(Records that describe objects)
#####
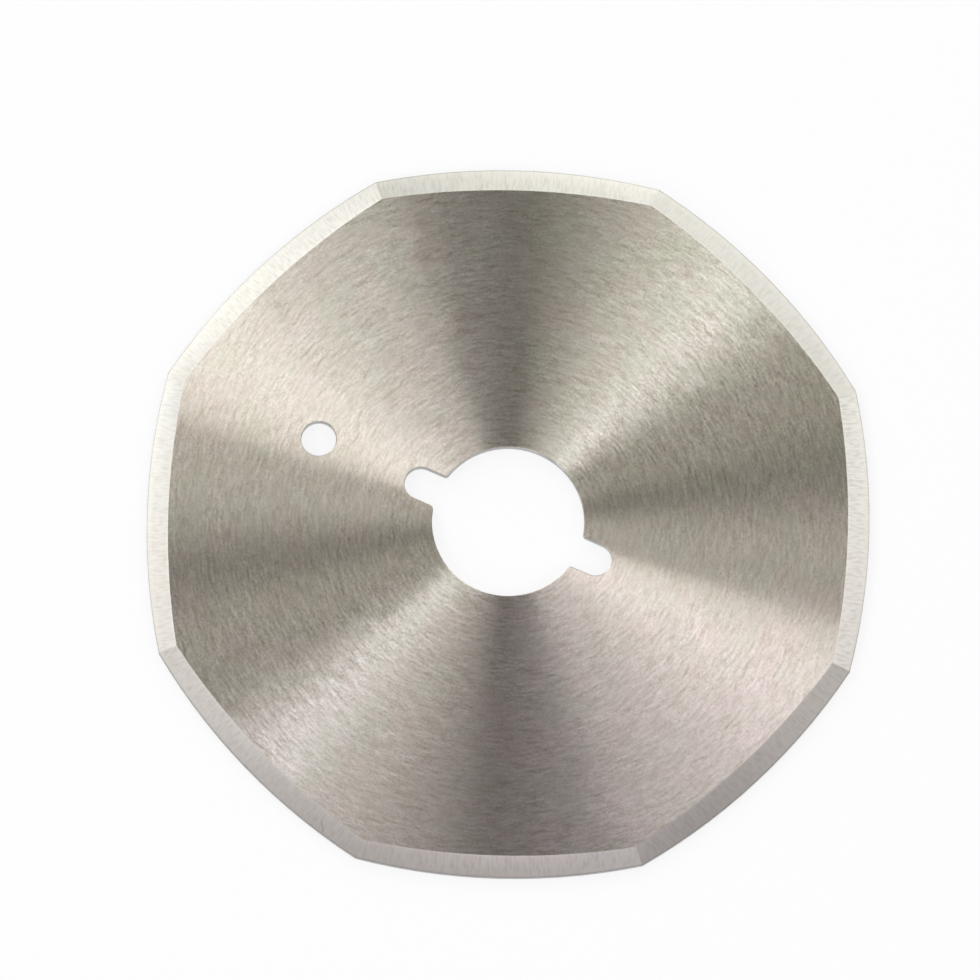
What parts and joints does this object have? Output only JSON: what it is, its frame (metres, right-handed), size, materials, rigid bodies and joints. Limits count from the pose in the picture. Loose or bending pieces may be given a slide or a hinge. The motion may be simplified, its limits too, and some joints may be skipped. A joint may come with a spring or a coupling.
{
  "type": "rotary cutter blade",
  "caption": "Flat octagonal rotary cutting blade with bowed bevelled sides, a central bore with two opposed drive notches and a small pin hole.",
  "frame": {"origin": "centre of the flat back face, on the axis of the bore", "axes": "+Z along the bore, from the back to the bevelled face; X through both drive notches, with the pin hole on -X"},
  "size_m": [0.1, 0.1, 0.0015],
  "materials": {
    "blade_steel": "circularly brushed on the face, with cross-ground bevels"
  },
  "bodies": {
    "root": {"blade": "blade_steel"}
  },
  "joints": []
}
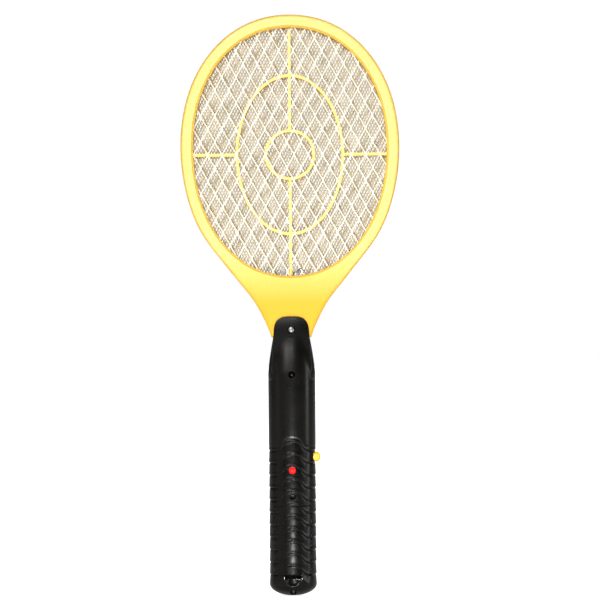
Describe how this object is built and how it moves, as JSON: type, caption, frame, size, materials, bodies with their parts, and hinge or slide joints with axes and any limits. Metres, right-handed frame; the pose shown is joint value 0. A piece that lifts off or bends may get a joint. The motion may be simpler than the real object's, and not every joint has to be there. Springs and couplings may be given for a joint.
{
  "type": "electric fly swatter",
  "caption": "Hand-held electric fly swatter: oval yellow head with layered expanded meshes on a ridged black battery handle with a side push button.",
  "frame": {"origin": "middle of the ridged grip, on the handle's long axis", "axes": "+Z along the swatter from the handle's end to the top of the head; -Y is the front, with the lamp and the battery door; +X is the side with the push button"},
  "size_m": [0.1694, 0.0325, 0.4499],
  "materials": {
    "yellow_plastic": "satin moulded ABS",
    "black_plastic": "satin black ABS",
    "mesh_aluminium": "expanded sheet, dull silver",
    "fine_mesh_aluminium": "expanded sheet, dull silver",
    "tinned_strip": "tinned",
    "screw_steel": "zinc plated",
    "button_yellow": "smooth",
    "red_lens": "clear red epoxy, lit",
    "switch_black": "moulded",
    "board_laminate": "brown phenolic laminate",
    "ferrite": "sintered",
    "copper_wire": "enamelled",
    "bobbin_plastic": "moulded",
    "component_black": "moulded epoxy",
    "component_blue": "dipped coating",
    "film_brown": "dipped coating",
    "resistor_beige": "dipped coating",
    "cell_can": "printed sleeve, plain",
    "contact_nickel": "nickel plated",
    "red_wire": "PVC insulation",
    "black_wire": "PVC insulation",
    "white_wire": "PVC insulation"
  },
  "bodies": {
    "swatter": {"front_frame": "yellow_plastic", "rear_frame": "yellow_plastic", "front_mesh": "mesh_aluminium", "rear_mesh": "mesh_aluminium", "middle_mesh": "fine_mesh_aluminium", "front_spacer_grid": "yellow_plastic", "rear_spacer_grid": "yellow_plastic", "front_mesh_terminal": "tinned_strip", "rear_mesh_terminal": "tinned_strip", "middle_mesh_terminal": "tinned_strip", "front_handle_shell": "black_plastic", "rear_handle_shell": "black_plastic", "handle_screws": "screw_steel", "board_screws": "screw_steel", "push_switch": "switch_black", "button_spring": "contact_nickel", "indicator_led": "red_lens", "led_legs": "tinned_strip", "circuit_board": "board_laminate", "transformer_core": "ferrite", "transformer_winding": "copper_wire", "transformer_bobbin": "bobbin_plastic", "drive_transistor": "component_black", "storage_capacitor": "film_brown", "doubler_capacitors": "component_blue", "doubler_diodes": "component_black", "resistors": "resistor_beige", "battery_left": "cell_can", "battery_right": "cell_can", "lower_battery_spring": "contact_nickel", "upper_battery_spring": "contact_nickel", "bridge_contact": "contact_nickel", "positive_contact": "contact_nickel", "negative_contact": "contact_nickel", "red_battery_lead": "red_wire", "black_battery_lead": "black_wire", "front_mesh_lead": "white_wire", "rear_mesh_lead": "white_wire", "middle_mesh_lead": "red_wire"},
    "power_button": {"power_button": "button_yellow", "switch_plunger": "switch_black"},
    "battery_door": {"battery_door": "black_plastic"}
  },
  "joints": [
    {"name": "button_press", "type": "slide", "parent": "swatter", "child": "power_button", "axis": [-1, 0, 0], "range_m": [0, 0.002], "stiffness_N_per_m": 900, "springref_m": -0.001, "deforming": ["button_spring"]},
    {"name": "door_hinge", "type": "hinge", "parent": "swatter", "child": "battery_door", "pos_m": [0, -0.0155, 0], "axis": [-1, 0, 0], "range_deg": [0, 50]}
  ]
}
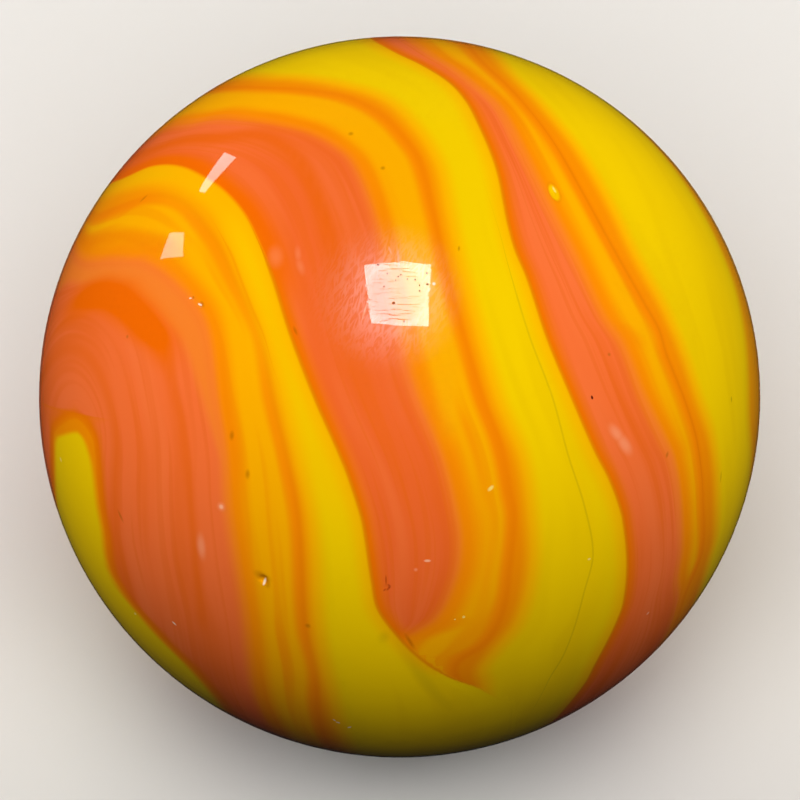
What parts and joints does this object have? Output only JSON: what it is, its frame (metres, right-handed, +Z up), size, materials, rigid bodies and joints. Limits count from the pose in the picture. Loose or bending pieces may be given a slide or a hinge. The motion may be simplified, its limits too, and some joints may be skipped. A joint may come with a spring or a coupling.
{
  "type": "glass marble",
  "caption": "Solid ball of opaque glass with coral, orange and yellow ribbons folded round it in a swirl, for marble games and marble runs.",
  "frame": {"origin": "centre of the ball", "axes": "+Z up and -Y front; the ribbons run round the X axis, and the face of the swirl tips 52 degrees up from -Y; the right pole, at +X, is where the last ribbon's yellow fades to orange"},
  "size_m": [0.016, 0.016, 0.016],
  "materials": {
    "swirled_glass": "opaque, smooth and glossy, with a few small pits and light scratches"
  },
  "bodies": {
    "root": {"marble": "swirled_glass"}
  },
  "joints": []
}
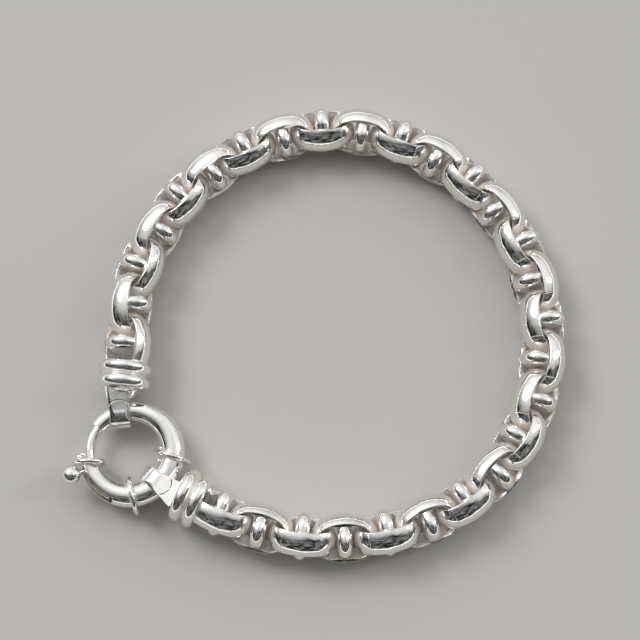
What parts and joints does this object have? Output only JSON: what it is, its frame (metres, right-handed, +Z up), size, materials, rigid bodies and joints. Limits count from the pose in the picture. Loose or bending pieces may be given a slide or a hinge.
#####
_Aim:_ The whole listing above needs to be written out again exactly.

_Solution below:_
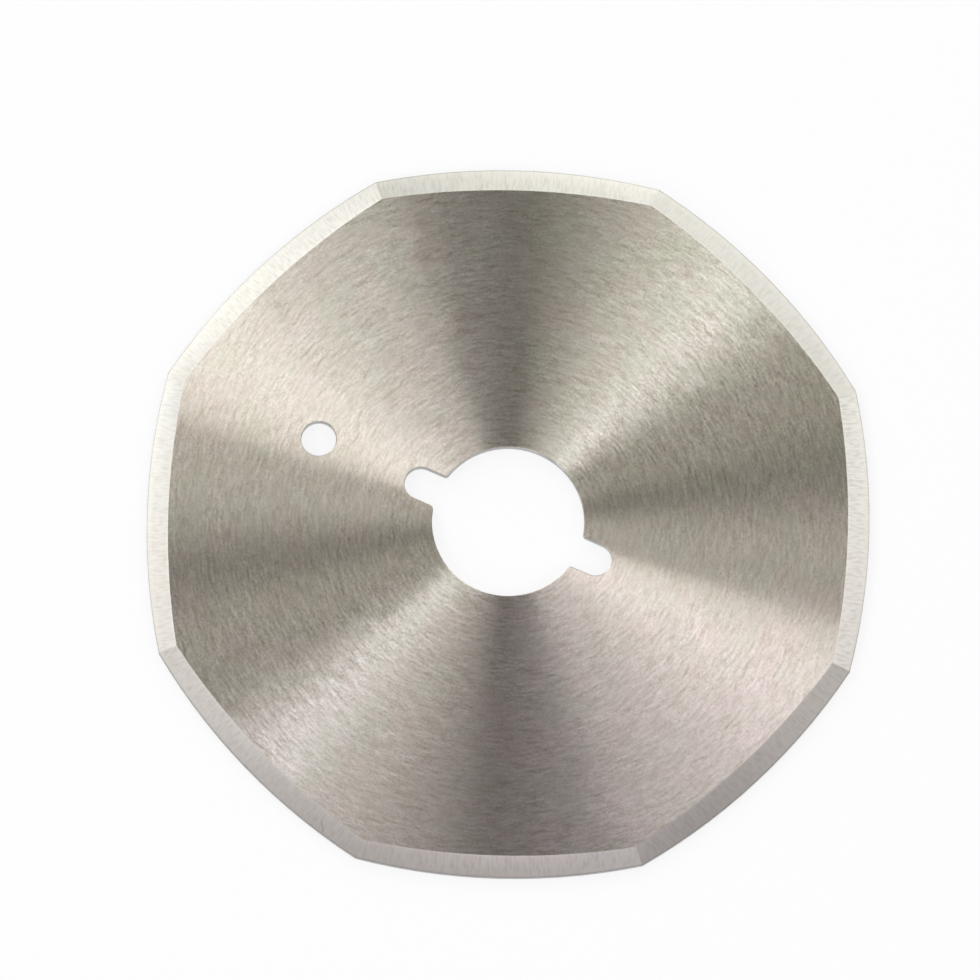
What parts and joints does this object have? Output only JSON: what it is, its frame (metres, right-handed), size, materials, rigid bodies and joints. Limits count from the pose in the picture. Loose or bending pieces may be given a slide or a hinge. The motion may be simplified, its limits too, and some joints may be skipped. A joint may come with a spring or a coupling.
{
  "type": "rotary cutter blade",
  "caption": "Flat octagonal rotary cutting blade with bowed bevelled sides, a central bore with two opposed drive notches and a small pin hole.",
  "frame": {"origin": "centre of the flat back face, on the axis of the bore", "axes": "+Z along the bore, from the back to the bevelled face; X through both drive notches, with the pin hole on -X"},
  "size_m": [0.1, 0.1, 0.0015],
  "materials": {
    "blade_steel": "circularly brushed on the face, with cross-ground bevels"
  },
  "bodies": {
    "root": {"blade": "blade_steel"}
  },
  "joints": []
}
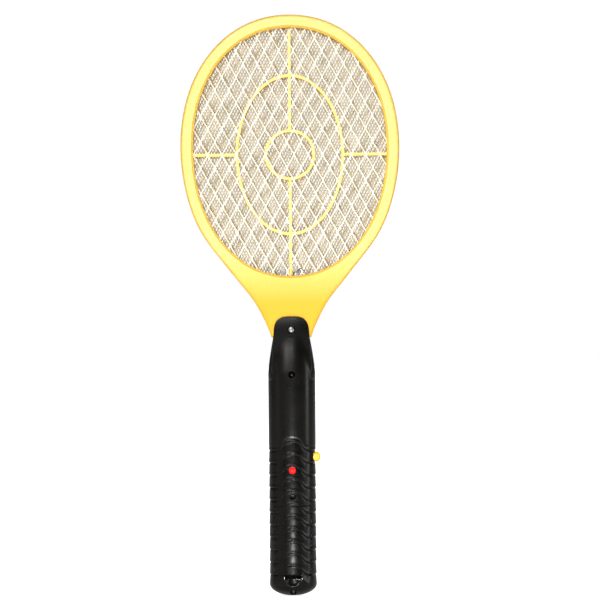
Describe how this object is built and how it moves, as JSON: type, caption, frame, size, materials, bodies with their parts, and hinge or slide joints with axes and any limits. Metres, right-handed frame; the pose shown is joint value 0. A piece that lifts off or bends may get a joint. The motion may be simpler than the real object's, and not every joint has to be there. Springs and couplings may be given for a joint.
{
  "type": "electric fly swatter",
  "caption": "Hand-held electric fly swatter: oval yellow head with layered expanded meshes on a ridged black battery handle with a side push button.",
  "frame": {"origin": "middle of the ridged grip, on the handle's long axis", "axes": "+Z along the swatter from the handle's end to the top of the head; -Y is the front, with the lamp and the battery door; +X is the side with the push button"},
  "size_m": [0.1694, 0.0325, 0.4499],
  "materials": {
    "yellow_plastic": "satin moulded ABS",
    "black_plastic": "satin black ABS",
    "mesh_aluminium": "expanded sheet, dull silver",
    "fine_mesh_aluminium": "expanded sheet, dull silver",
    "tinned_strip": "tinned",
    "screw_steel": "zinc plated",
    "button_yellow": "smooth",
    "red_lens": "clear red epoxy, lit",
    "switch_black": "moulded",
    "board_laminate": "brown phenolic laminate",
    "ferrite": "sintered",
    "copper_wire": "enamelled",
    "bobbin_plastic": "moulded",
    "component_black": "moulded epoxy",
    "component_blue": "dipped coating",
    "film_brown": "dipped coating",
    "resistor_beige": "dipped coating",
    "cell_can": "printed sleeve, plain",
    "contact_nickel": "nickel plated",
    "red_wire": "PVC insulation",
    "black_wire": "PVC insulation",
    "white_wire": "PVC insulation"
  },
  "bodies": {
    "swatter": {"front_frame": "yellow_plastic", "rear_frame": "yellow_plastic", "front_mesh": "mesh_aluminium", "rear_mesh": "mesh_aluminium", "middle_mesh": "fine_mesh_aluminium", "front_spacer_grid": "yellow_plastic", "rear_spacer_grid": "yellow_plastic", "front_mesh_terminal": "tinned_strip", "rear_mesh_terminal": "tinned_strip", "middle_mesh_terminal": "tinned_strip", "front_handle_shell": "black_plastic", "rear_handle_shell": "black_plastic", "handle_screws": "screw_steel", "board_screws": "screw_steel", "push_switch": "switch_black", "button_spring": "contact_nickel", "indicator_led": "red_lens", "led_legs": "tinned_strip", "circuit_board": "board_laminate", "transformer_core": "ferrite", "transformer_winding": "copper_wire", "transformer_bobbin": "bobbin_plastic", "drive_transistor": "component_black", "storage_capacitor": "film_brown", "doubler_capacitors": "component_blue", "doubler_diodes": "component_black", "resistors": "resistor_beige", "battery_left": "cell_can", "battery_right": "cell_can", "lower_battery_spring": "contact_nickel", "upper_battery_spring": "contact_nickel", "bridge_contact": "contact_nickel", "positive_contact": "contact_nickel", "negative_contact": "contact_nickel", "red_battery_lead": "red_wire", "black_battery_lead": "black_wire", "front_mesh_lead": "white_wire", "rear_mesh_lead": "white_wire", "middle_mesh_lead": "red_wire"},
    "power_button": {"power_button": "button_yellow", "switch_plunger": "switch_black"},
    "battery_door": {"battery_door": "black_plastic"}
  },
  "joints": [
    {"name": "button_press", "type": "slide", "parent": "swatter", "child": "power_button", "axis": [-1, 0, 0], "range_m": [0, 0.002], "stiffness_N_per_m": 900, "springref_m": -0.001, "deforming": ["button_spring"]},
    {"name": "door_hinge", "type": "hinge", "parent": "swatter", "child": "battery_door", "pos_m": [0, -0.0155, 0], "axis": [-1, 0, 0], "range_deg": [0, 50]}
  ]
}
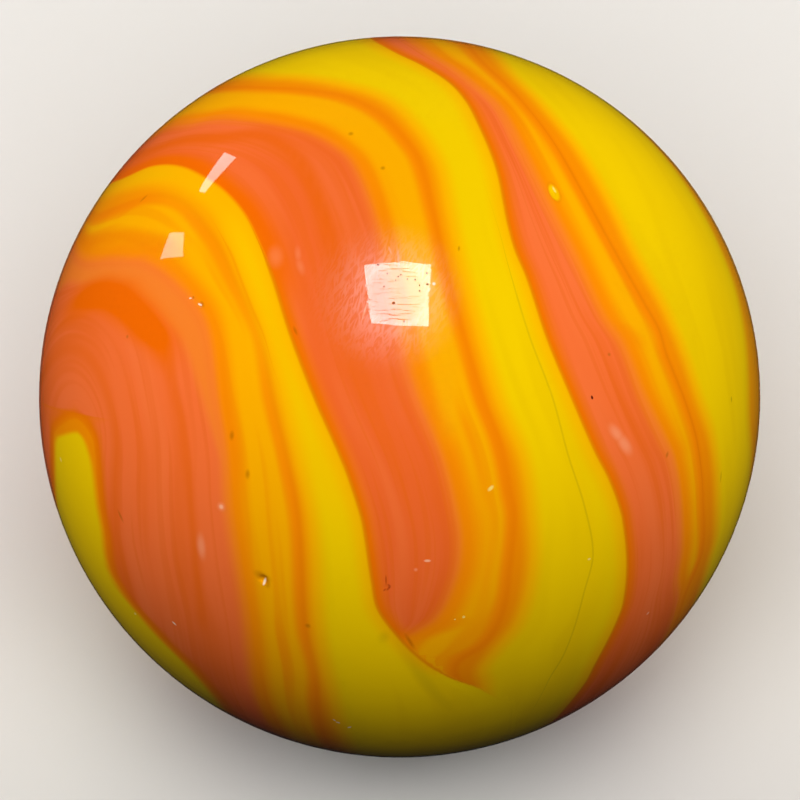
What parts and joints does this object have? Output only JSON: what it is, its frame (metres, right-handed, +Z up), size, materials, rigid bodies and joints. Limits count from the pose in the picture. Loose or bending pieces may be given a slide or a hinge. The motion may be simplified, its limits too, and some joints may be skipped. A joint may come with a spring or a coupling.
{
  "type": "glass marble",
  "caption": "Solid ball of opaque glass with coral, orange and yellow ribbons folded round it in a swirl, for marble games and marble runs.",
  "frame": {"origin": "centre of the ball", "axes": "+Z up and -Y front; the ribbons run round the X axis, and the face of the swirl tips 52 degrees up from -Y; the right pole, at +X, is where the last ribbon's yellow fades to orange"},
  "size_m": [0.016, 0.016, 0.016],
  "materials": {
    "swirled_glass": "opaque, smooth and glossy, with a few small pits and light scratches"
  },
  "bodies": {
    "root": {"marble": "swirled_glass"}
  },
  "joints": []
}
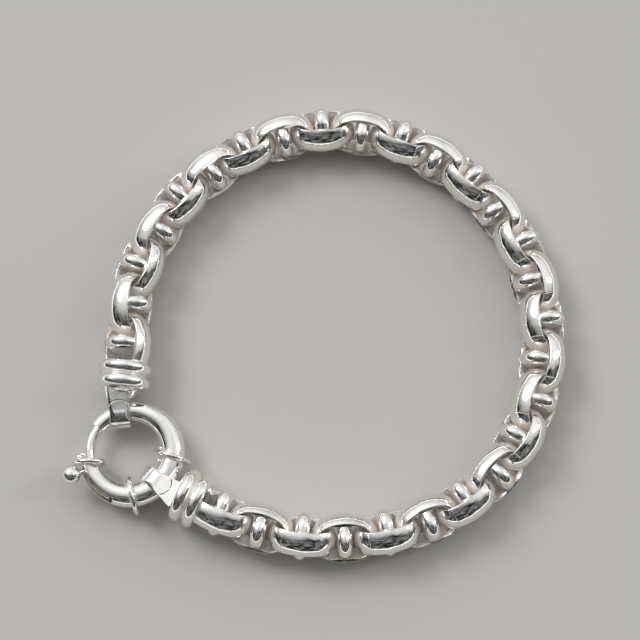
What parts and joints does this object have? Output only JSON: what it is, its frame (metres, right-handed, +Z up), size, materials, rigid bodies and joints. Limits count from the pose in the picture. Loose or bending pieces may be given a slide or a hinge.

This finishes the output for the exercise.